C’est finalement dans la mouvance du Rite de Memphis-Misraïm que le Rite de Cerneau est entré en France, où il est encore pratiqué aujourd’hui. Nous avons déjà vu le rôle joué par Harry Seymour en 1878 dans le réveil du Rite de Cerneau, qu’il avait également transmis à John Yarker. Mais c’est Jean Bricaud (1881-1934), devenu Grand Maître de Memphis-Misraïm en 1914, qui l’introduisait en France.

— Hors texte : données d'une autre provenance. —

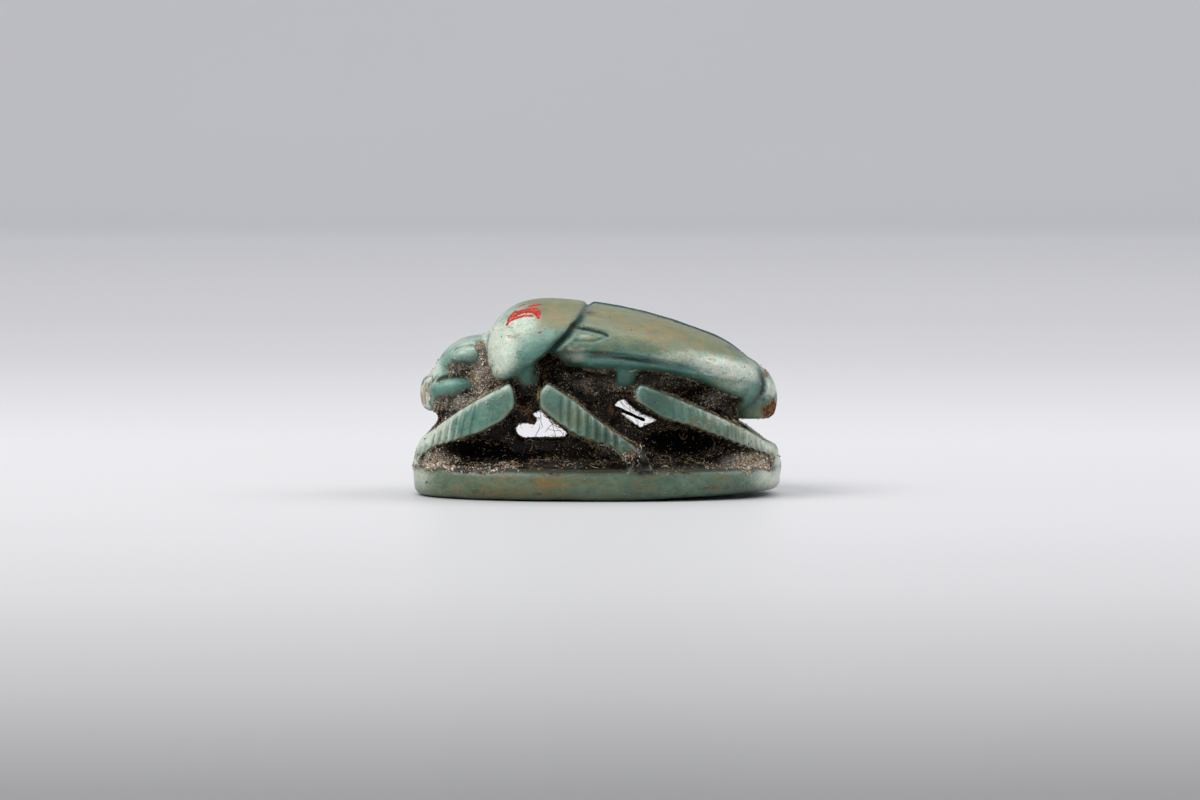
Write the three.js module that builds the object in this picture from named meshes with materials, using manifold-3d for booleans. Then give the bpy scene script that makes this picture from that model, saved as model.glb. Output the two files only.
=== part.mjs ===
// Scarab amulet: a small beetle carved from one block of glazed steatite, standing on an oval base plate.
// The legs are cut free in openwork and the block is drilled lengthwise for a cord.
//
// Frame: millimetres, +Z up, origin at the bottom centre of the bounding box.
// The head points to -X, the tail to +X, and the beetle is the same on both sides of the XZ plane.
//
// The carving follows the order of the real work: an oval block gives the base and an upright wall,
// the legs are left standing in that wall, the core behind them is narrower, and the domed body
// (pronotum, wing cases, tail plate) and the head sit on top of it.

import * as THREE from "three";
import { mergeVertices } from "three/addons/utils/BufferGeometryUtils.js";
import Module from "manifold-3d";

// ---- driving dimensions (mm) ----
const LENGTH = 18.0; // base plate, head to tail
const WIDTH = 12.8; // base plate, side to side
const OVAL_N = 2.3; // roundness exponent of the base outline
const BASE_T = 1.5; // height of the base plate's rim
const BASE_EDGE = 0.3; // rounding of its lower edge
const FLAT_TO_X = 2.0; // the underside is flat up to here, and then worn upwards
const TAIL_LIFT = 0.26; // how far the worn underside rises at the tail end

const WALL_T = 1.3; // thickness of the wall in which the legs stand
const WALL_TOP = 6.3; // height to which that wall reaches
const WALL_LEAN = 0.022; // inward lean of the wall for each mm of height
const CORE_HALF = 3.3; // half width of the core behind the legs
const HATCH_DEPTH = 0.18; // depth of the hatching on the lower legs
const HATCH_W = 0.17;

const BORE_R = 0.75; // cord hole
const BORE_Z = 3.15;

// ---- helpers ----
const wasm = await Module();
wasm.setup();

function solid(geometry) {
  let g = geometry.index ? geometry.toNonIndexed() : geometry.clone();
  for (const name of Object.keys(g.attributes))
    if (name !== "position") g.deleteAttribute(name);
  g = mergeVertices(g, 1e-4);
  return new wasm.Manifold(
    new wasm.Mesh({
      numProp: 3,
      vertProperties: new Float32Array(g.attributes.position.array),
      triVerts: new Uint32Array(g.index.array),
    }),
  );
}

function union(parts) {
  return parts.reduce((a, b) => a.add(b));
}

function spow(v, p) {
  return Math.sign(v) * Math.pow(Math.abs(v), p);
}

// An oval outline with half length a and half width b, as a closed shape in plan.
function oval(a, b, count = 52, n = OVAL_N) {
  const points = [];
  for (let i = 0; i < count; i++) {
    const t = (2 * Math.PI * i) / count;
    points.push(
      new THREE.Vector2(
        a * spow(Math.cos(t), 2 / n),
        b * spow(Math.sin(t), 2 / n),
      ),
    );
  }
  return new THREE.Shape(points);
}

// An upright oval wall from z0 to z1 that leans inwards as the amulet's sides do.
function ovalBlock(inset, z0, z1, halfWidth = WIDTH / 2 - inset, count = 52) {
  const g = new THREE.ExtrudeGeometry(
    oval(LENGTH / 2 - inset, halfWidth, count),
    { depth: z1 - z0, bevelEnabled: false, steps: 1 },
  );
  g.translate(0, 0, z0);
  const p = g.attributes.position;
  for (let i = 0; i < p.count; i++) {
    const s = 1 - WALL_LEAN * Math.max(0, p.getZ(i) - BASE_T);
    p.setXY(i, p.getX(i) * s, p.getY(i) * s);
  }
  return solid(g);
}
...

N’ayant pu obtenir de Patente du Rite Écossais Ancien Accepté auprès du Suprême Conseil de France, c’est auprès du Suprême Conseil Folger-Thompson qu’il se tourna pour en obtenir une.

Une histoire mouvementée 

Tous les Rites maçonniques ont eu une histoire plus ou moins mouvementée, mais le Rite de Cerneau les dépasse tous. Peu de rites maçonniques suscitèrent autant de polémiques et de passion et surtout peu d’entre eux eurent une telle capacité à renaître de leurs cendres, après au moins trois disparitions officielles. L’histoire mouvementée de ce Rite, riche en rebondissements, est sans doute l’une des plus difficiles à décrire. Nous nous sommes plus d’une fois perdu dans le dédale des informations parfois contradictoires et nous espérons nous être acquitté de cette tâche avec le plus de clarté possible.